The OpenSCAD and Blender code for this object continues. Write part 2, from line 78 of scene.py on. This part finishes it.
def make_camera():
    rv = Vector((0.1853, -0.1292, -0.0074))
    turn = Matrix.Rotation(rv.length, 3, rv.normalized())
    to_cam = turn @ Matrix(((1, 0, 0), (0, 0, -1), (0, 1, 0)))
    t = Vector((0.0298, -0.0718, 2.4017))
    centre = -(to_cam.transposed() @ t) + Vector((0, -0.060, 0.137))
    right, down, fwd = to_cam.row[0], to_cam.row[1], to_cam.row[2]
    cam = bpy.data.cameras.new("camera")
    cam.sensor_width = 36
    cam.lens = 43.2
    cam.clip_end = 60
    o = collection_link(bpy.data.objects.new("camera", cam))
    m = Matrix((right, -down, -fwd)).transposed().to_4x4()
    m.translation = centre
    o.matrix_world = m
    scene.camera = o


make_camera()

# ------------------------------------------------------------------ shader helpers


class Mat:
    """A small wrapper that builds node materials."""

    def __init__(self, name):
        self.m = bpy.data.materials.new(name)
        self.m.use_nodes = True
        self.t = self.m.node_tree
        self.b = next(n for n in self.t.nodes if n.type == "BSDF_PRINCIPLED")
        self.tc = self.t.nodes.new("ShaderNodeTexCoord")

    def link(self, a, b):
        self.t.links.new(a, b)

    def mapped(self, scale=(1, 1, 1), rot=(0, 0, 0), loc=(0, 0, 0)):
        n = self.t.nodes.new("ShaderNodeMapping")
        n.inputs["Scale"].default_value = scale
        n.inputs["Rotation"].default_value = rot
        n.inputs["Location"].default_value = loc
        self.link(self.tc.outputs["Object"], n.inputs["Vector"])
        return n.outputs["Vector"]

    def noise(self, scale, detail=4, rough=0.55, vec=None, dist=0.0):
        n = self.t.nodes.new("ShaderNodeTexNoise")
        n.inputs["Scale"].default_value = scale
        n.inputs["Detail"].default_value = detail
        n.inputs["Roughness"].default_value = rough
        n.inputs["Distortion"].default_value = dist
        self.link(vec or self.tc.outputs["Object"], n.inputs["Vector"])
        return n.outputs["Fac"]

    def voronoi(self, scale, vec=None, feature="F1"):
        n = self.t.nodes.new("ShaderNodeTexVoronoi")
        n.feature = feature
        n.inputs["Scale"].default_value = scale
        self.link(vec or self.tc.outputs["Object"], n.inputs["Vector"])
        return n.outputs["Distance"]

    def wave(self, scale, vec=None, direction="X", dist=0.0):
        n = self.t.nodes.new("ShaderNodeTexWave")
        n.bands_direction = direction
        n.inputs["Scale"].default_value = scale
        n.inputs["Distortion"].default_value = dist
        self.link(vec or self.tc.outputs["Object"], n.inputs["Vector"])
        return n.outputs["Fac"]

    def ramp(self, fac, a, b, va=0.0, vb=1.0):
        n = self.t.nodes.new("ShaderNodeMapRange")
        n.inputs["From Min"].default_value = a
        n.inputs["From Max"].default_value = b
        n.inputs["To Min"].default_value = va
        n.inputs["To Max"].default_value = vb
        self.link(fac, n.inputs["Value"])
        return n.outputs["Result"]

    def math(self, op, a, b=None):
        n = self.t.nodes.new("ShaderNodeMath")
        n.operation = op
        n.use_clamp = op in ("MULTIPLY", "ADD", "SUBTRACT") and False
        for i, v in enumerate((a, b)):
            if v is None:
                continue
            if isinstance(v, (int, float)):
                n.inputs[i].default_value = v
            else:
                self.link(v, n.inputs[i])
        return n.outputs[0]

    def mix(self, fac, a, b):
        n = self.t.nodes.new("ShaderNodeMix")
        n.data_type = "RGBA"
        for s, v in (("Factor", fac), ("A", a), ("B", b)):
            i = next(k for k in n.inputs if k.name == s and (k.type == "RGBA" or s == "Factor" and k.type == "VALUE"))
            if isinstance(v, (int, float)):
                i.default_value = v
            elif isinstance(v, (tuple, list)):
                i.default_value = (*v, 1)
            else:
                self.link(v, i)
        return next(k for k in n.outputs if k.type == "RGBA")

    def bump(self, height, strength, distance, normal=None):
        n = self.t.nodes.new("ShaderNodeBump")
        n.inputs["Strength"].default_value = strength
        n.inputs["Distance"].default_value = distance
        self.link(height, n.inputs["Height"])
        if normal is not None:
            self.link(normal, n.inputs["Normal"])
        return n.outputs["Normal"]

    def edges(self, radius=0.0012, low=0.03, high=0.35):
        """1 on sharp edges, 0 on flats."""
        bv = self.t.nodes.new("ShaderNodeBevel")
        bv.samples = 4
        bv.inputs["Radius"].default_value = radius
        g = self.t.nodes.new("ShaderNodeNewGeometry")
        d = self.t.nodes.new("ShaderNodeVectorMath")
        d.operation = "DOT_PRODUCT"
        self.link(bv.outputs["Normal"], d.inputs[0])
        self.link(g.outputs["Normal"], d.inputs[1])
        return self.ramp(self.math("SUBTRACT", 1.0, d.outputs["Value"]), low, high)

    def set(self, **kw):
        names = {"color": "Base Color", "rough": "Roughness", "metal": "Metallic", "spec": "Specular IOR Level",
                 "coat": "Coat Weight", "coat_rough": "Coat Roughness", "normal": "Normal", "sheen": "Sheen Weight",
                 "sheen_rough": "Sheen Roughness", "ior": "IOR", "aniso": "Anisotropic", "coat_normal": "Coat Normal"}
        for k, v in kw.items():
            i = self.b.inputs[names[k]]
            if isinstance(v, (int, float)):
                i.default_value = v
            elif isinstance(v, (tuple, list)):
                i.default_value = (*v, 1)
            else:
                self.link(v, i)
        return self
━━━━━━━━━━
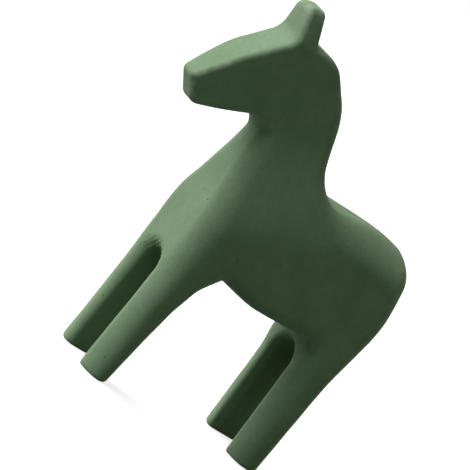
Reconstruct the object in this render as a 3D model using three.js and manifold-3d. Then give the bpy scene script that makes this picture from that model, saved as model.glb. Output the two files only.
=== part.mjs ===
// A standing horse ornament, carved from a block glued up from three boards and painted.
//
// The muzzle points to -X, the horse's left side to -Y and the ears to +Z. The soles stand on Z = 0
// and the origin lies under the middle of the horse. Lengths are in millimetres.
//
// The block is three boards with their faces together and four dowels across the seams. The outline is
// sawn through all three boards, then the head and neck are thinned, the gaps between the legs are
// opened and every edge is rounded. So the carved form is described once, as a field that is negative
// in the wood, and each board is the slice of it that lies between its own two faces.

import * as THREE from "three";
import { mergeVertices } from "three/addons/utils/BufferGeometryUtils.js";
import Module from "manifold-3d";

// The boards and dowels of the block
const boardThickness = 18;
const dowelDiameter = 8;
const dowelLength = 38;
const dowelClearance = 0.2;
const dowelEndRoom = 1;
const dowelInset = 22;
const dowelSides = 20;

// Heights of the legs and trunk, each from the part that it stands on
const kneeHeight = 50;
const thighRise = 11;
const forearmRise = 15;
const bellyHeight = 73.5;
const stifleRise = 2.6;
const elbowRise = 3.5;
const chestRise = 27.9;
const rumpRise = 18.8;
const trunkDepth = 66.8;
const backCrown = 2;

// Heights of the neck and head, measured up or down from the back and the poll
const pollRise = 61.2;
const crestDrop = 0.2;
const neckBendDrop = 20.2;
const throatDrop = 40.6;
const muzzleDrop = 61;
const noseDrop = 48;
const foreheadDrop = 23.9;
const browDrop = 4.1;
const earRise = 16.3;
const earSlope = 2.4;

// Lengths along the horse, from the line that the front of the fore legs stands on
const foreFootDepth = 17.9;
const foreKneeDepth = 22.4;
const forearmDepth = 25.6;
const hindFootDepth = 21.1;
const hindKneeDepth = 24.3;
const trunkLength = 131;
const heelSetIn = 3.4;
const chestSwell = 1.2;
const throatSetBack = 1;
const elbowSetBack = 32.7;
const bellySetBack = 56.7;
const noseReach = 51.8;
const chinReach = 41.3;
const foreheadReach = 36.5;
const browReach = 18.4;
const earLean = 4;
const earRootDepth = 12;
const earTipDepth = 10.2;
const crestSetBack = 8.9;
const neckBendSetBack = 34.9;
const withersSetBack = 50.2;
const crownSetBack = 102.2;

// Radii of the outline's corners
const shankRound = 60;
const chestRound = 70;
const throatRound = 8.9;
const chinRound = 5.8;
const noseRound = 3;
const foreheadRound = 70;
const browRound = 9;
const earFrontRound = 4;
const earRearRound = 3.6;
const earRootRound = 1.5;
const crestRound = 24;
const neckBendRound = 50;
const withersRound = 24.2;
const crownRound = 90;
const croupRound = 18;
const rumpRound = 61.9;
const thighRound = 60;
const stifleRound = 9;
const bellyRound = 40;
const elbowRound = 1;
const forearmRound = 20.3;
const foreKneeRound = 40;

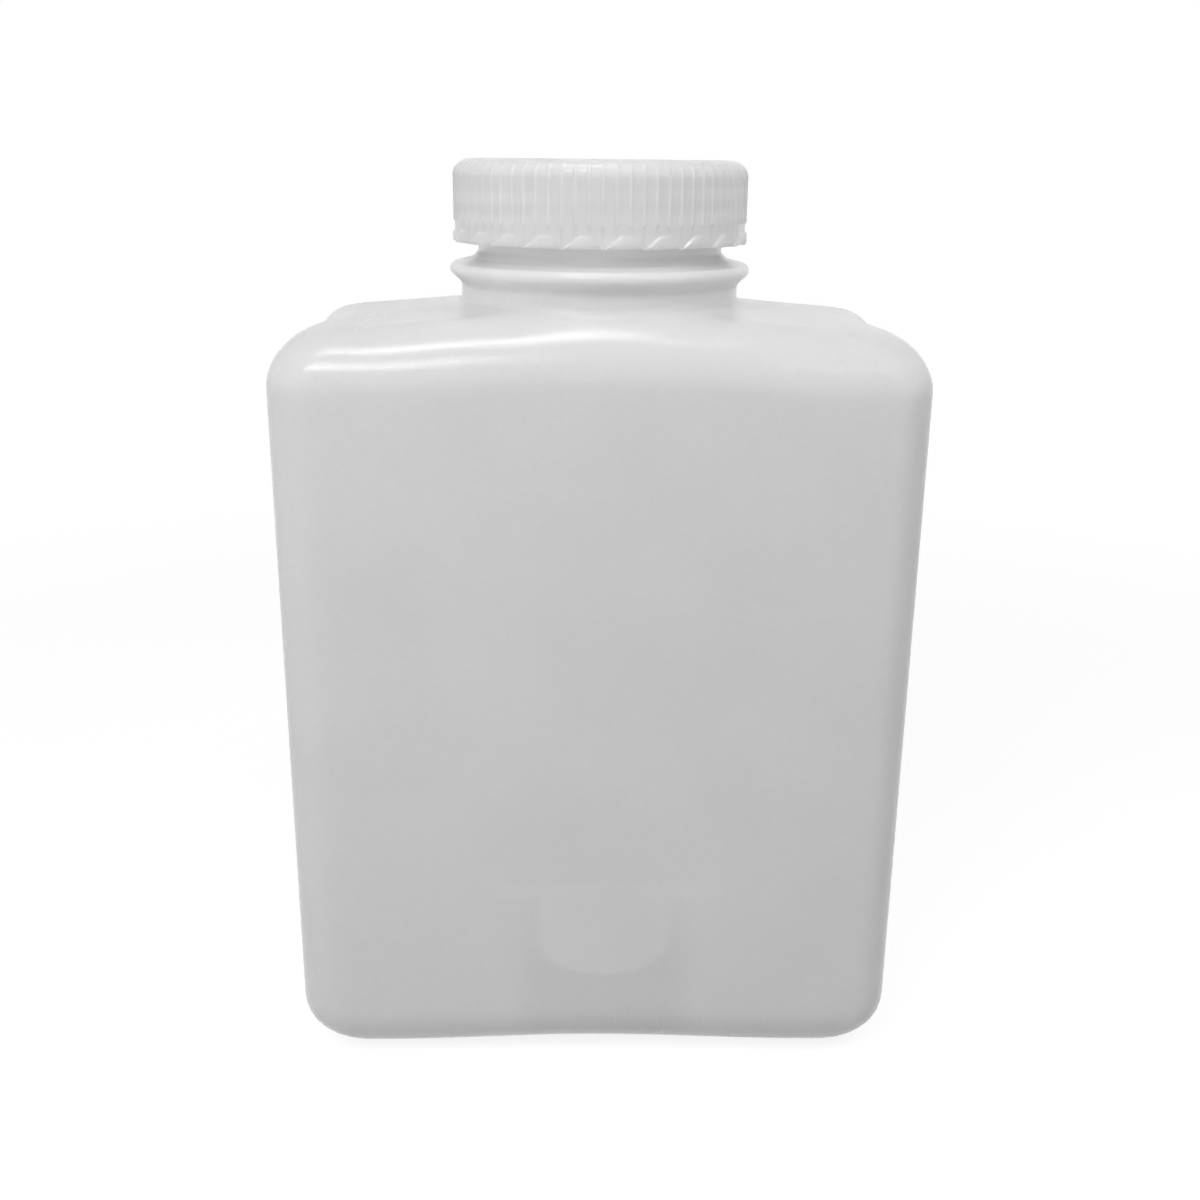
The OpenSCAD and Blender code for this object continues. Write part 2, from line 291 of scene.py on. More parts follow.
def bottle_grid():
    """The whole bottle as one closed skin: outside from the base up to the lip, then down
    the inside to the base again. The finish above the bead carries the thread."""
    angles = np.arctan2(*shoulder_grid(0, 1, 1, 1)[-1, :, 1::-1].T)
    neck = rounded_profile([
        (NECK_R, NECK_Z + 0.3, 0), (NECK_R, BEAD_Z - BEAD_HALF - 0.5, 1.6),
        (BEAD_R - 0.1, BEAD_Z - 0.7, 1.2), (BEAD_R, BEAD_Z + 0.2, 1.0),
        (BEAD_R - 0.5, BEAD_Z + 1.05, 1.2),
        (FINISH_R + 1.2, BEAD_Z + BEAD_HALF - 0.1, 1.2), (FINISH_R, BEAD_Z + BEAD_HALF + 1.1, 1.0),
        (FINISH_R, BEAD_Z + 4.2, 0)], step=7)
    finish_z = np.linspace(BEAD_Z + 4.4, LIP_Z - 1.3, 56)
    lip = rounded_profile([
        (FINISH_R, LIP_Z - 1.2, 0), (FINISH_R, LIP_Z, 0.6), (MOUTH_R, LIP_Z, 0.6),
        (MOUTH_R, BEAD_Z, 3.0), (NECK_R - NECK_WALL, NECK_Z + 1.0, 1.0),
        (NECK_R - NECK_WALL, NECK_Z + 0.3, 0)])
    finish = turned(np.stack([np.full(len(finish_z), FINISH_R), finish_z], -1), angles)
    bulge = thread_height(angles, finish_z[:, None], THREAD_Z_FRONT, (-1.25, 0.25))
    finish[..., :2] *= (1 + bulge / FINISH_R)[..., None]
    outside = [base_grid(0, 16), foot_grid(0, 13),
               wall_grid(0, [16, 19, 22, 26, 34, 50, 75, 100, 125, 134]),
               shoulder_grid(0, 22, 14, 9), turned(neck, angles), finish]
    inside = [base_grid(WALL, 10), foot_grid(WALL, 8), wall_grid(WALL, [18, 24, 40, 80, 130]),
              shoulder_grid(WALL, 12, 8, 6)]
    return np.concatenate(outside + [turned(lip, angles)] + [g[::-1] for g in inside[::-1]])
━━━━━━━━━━
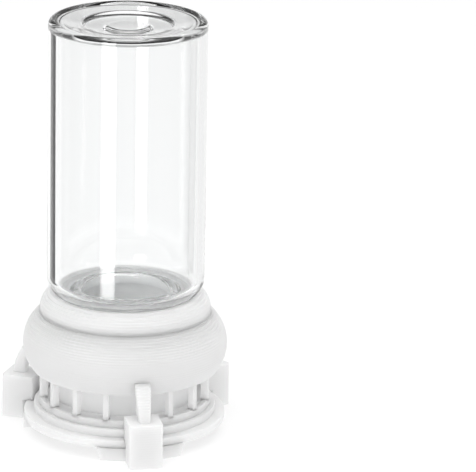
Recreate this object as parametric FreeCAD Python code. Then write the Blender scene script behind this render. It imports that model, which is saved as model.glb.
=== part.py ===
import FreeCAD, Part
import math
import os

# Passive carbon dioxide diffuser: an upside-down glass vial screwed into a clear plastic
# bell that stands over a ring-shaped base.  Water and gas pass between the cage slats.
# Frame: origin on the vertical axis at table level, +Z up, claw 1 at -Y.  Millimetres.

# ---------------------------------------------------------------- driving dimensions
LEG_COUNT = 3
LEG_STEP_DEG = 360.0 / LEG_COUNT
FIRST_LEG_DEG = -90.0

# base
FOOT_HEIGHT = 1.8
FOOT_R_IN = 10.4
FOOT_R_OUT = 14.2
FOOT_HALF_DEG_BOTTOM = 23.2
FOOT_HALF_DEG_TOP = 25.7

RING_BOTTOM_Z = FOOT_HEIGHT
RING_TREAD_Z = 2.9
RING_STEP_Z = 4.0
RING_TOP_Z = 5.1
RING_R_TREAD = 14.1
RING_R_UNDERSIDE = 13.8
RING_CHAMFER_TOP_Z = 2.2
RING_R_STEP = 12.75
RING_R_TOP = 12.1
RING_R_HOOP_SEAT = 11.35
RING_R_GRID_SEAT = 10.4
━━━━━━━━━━
Task brief » Extract from the listing above the lines between the line containing "78 of scene.py on. This part finishes it." and the line containing "self.t.links.new(a, b)", keeping both of those lines. Output nothing else.

Result of this exercise »
The OpenSCAD and Blender code for this object continues. Write part 2, from line 78 of scene.py on. This part finishes it.
def make_camera():
    rv = Vector((0.1853, -0.1292, -0.0074))
    turn = Matrix.Rotation(rv.length, 3, rv.normalized())
    to_cam = turn @ Matrix(((1, 0, 0), (0, 0, -1), (0, 1, 0)))
    t = Vector((0.0298, -0.0718, 2.4017))
    centre = -(to_cam.transposed() @ t) + Vector((0, -0.060, 0.137))
    right, down, fwd = to_cam.row[0], to_cam.row[1], to_cam.row[2]
    cam = bpy.data.cameras.new("camera")
    cam.sensor_width = 36
    cam.lens = 43.2
    cam.clip_end = 60
    o = collection_link(bpy.data.objects.new("camera", cam))
    m = Matrix((right, -down, -fwd)).transposed().to_4x4()
    m.translation = centre
    o.matrix_world = m
    scene.camera = o


make_camera()

# ------------------------------------------------------------------ shader helpers


class Mat:
    """A small wrapper that builds node materials."""

    def __init__(self, name):
        self.m = bpy.data.materials.new(name)
        self.m.use_nodes = True
        self.t = self.m.node_tree
        self.b = next(n for n in self.t.nodes if n.type == "BSDF_PRINCIPLED")
        self.tc = self.t.nodes.new("ShaderNodeTexCoord")

    def link(self, a, b):
        self.t.links.new(a, b)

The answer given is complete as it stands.